What to work on
Would you return the complete listing below word for word?

Material provided
□ □ □ □ □
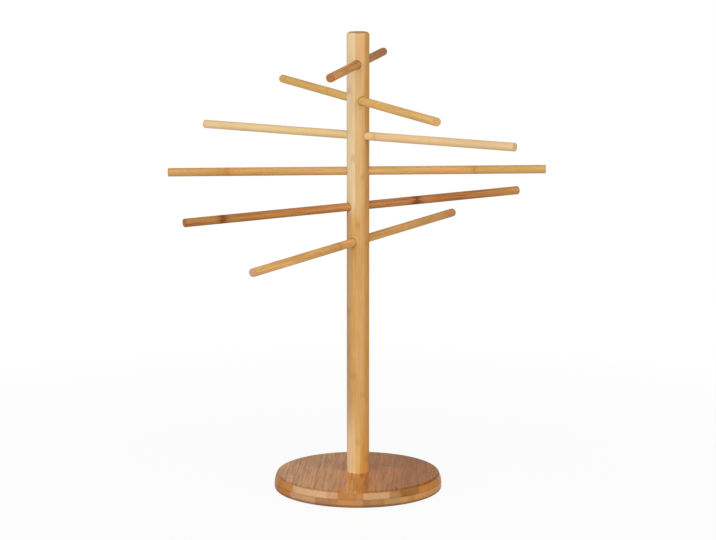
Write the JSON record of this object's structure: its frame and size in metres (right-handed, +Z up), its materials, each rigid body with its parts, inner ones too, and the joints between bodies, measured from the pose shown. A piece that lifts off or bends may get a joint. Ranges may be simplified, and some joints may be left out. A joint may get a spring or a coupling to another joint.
{
  "type": "pasta drying rack",
  "caption": "Free-standing bamboo pasta drying rack: a round base board carries an upright post, and loose straight rods pass through the post in a spiral to hang fresh pasta on.",
  "frame": {"origin": "on the table under the middle of the base board, where the axis of the post meets the plane of the foot pads", "axes": "+Z up along the post; +X to the right and +Y away from the viewer as the picture sees it, with the top rod pointing nearly along +Y"},
  "size_m": [0.4, 0.3969, 0.4935],
  "materials": {
    "board_bamboo": "satin lacquer",
    "post_bamboo": "satin lacquer",
    "rod_1_bamboo": "sanded and oiled",
    "rod_2_bamboo": "sanded and oiled",
    "rod_3_bamboo": "sanded and oiled",
    "rod_4_bamboo": "sanded and oiled",
    "rod_5_bamboo": "sanded and oiled",
    "rod_6_bamboo": "sanded and oiled",
    "zinc_plated_steel": "zinc plated",
    "brass": "plain turned",
    "pad_rubber": "matt foam rubber"
  },
  "bodies": {
    "stand": {"base_top_panel": "board_bamboo", "base_bottom_panel": "board_bamboo", "post": "post_bamboo", "fixing_bolt": "zinc_plated_steel", "threaded_insert": "brass", "foot_pad_1": "pad_rubber", "foot_pad_2": "pad_rubber", "foot_pad_3": "pad_rubber", "foot_pad_4": "pad_rubber"},
    "rod_1": {"rod_1": "rod_1_bamboo"},
    "rod_2": {"rod_2": "rod_2_bamboo"},
    "rod_3": {"rod_3": "rod_3_bamboo"},
    "rod_4": {"rod_4": "rod_4_bamboo"},
    "rod_5": {"rod_5": "rod_5_bamboo"},
    "rod_6": {"rod_6": "rod_6_bamboo"}
  },
  "joints": [
    {"name": "rod_1_slide", "type": "slide", "parent": "stand", "child": "rod_1", "axis": [0.139, 0.9892, -0.0471], "range_m": [-0.2212, 0.2148]},
    {"name": "rod_2_slide", "type": "slide", "parent": "stand", "child": "rod_2", "axis": [-0.4067, 0.9135, -0.0035], "range_m": [-0.2244, 0.2116]},
    {"name": "rod_3_slide", "type": "slide", "parent": "stand", "child": "rod_3", "axis": [-0.819, 0.5735, -0.0192], "range_m": [-0.2224, 0.2136]},
    {"name": "rod_4_slide", "type": "slide", "parent": "stand", "child": "rod_4", "axis": [-0.9993, 0.0349, -0.014], "range_m": [-0.2196, 0.2164]},
    {"name": "rod_5_slide", "type": "slide", "parent": "stand", "child": "rod_5", "axis": [-0.8829, -0.4694, -0.0105], "range_m": [-0.2208, 0.2152]},
    {"name": "rod_6_slide", "type": "slide", "parent": "stand", "child": "rod_6", "axis": [-0.5299, -0.848, -0.0122], "range_m": [-0.2188, 0.2172]}
  ]
}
□ □ □ □ □
Problem solution
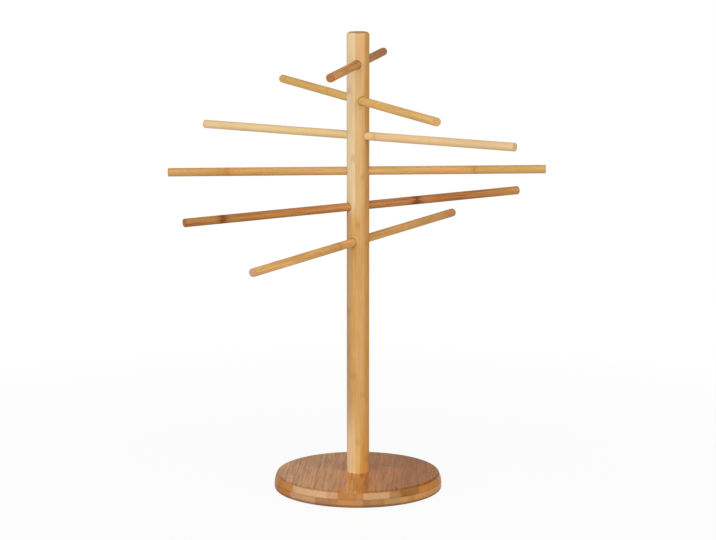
Write the JSON record of this object's structure: its frame and size in metres (right-handed, +Z up), its materials, each rigid body with its parts, inner ones too, and the joints between bodies, measured from the pose shown. A piece that lifts off or bends may get a joint. Ranges may be simplified, and some joints may be left out. A joint may get a spring or a coupling to another joint.
{
  "type": "pasta drying rack",
  "caption": "Free-standing bamboo pasta drying rack: a round base board carries an upright post, and loose straight rods pass through the post in a spiral to hang fresh pasta on.",
  "frame": {"origin": "on the table under the middle of the base board, where the axis of the post meets the plane of the foot pads", "axes": "+Z up along the post; +X to the right and +Y away from the viewer as the picture sees it, with the top rod pointing nearly along +Y"},
  "size_m": [0.4, 0.3969, 0.4935],
  "materials": {
    "board_bamboo": "satin lacquer",
    "post_bamboo": "satin lacquer",
    "rod_1_bamboo": "sanded and oiled",
    "rod_2_bamboo": "sanded and oiled",
    "rod_3_bamboo": "sanded and oiled",
    "rod_4_bamboo": "sanded and oiled",
    "rod_5_bamboo": "sanded and oiled",
    "rod_6_bamboo": "sanded and oiled",
    "zinc_plated_steel": "zinc plated",
    "brass": "plain turned",
    "pad_rubber": "matt foam rubber"
  },
  "bodies": {
    "stand": {"base_top_panel": "board_bamboo", "base_bottom_panel": "board_bamboo", "post": "post_bamboo", "fixing_bolt": "zinc_plated_steel", "threaded_insert": "brass", "foot_pad_1": "pad_rubber", "foot_pad_2": "pad_rubber", "foot_pad_3": "pad_rubber", "foot_pad_4": "pad_rubber"},
    "rod_1": {"rod_1": "rod_1_bamboo"},
    "rod_2": {"rod_2": "rod_2_bamboo"},
    "rod_3": {"rod_3": "rod_3_bamboo"},
    "rod_4": {"rod_4": "rod_4_bamboo"},
    "rod_5": {"rod_5": "rod_5_bamboo"},
    "rod_6": {"rod_6": "rod_6_bamboo"}
  },
  "joints": [
    {"name": "rod_1_slide", "type": "slide", "parent": "stand", "child": "rod_1", "axis": [0.139, 0.9892, -0.0471], "range_m": [-0.2212, 0.2148]},
    {"name": "rod_2_slide", "type": "slide", "parent": "stand", "child": "rod_2", "axis": [-0.4067, 0.9135, -0.0035], "range_m": [-0.2244, 0.2116]},
    {"name": "rod_3_slide", "type": "slide", "parent": "stand", "child": "rod_3", "axis": [-0.819, 0.5735, -0.0192], "range_m": [-0.2224, 0.2136]},
    {"name": "rod_4_slide", "type": "slide", "parent": "stand", "child": "rod_4", "axis": [-0.9993, 0.0349, -0.014], "range_m": [-0.2196, 0.2164]},
    {"name": "rod_5_slide", "type": "slide", "parent": "stand", "child": "rod_5", "axis": [-0.8829, -0.4694, -0.0105], "range_m": [-0.2208, 0.2152]},
    {"name": "rod_6_slide", "type": "slide", "parent": "stand", "child": "rod_6", "axis": [-0.5299, -0.848, -0.0122], "range_m": [-0.2188, 0.2172]}
  ]
}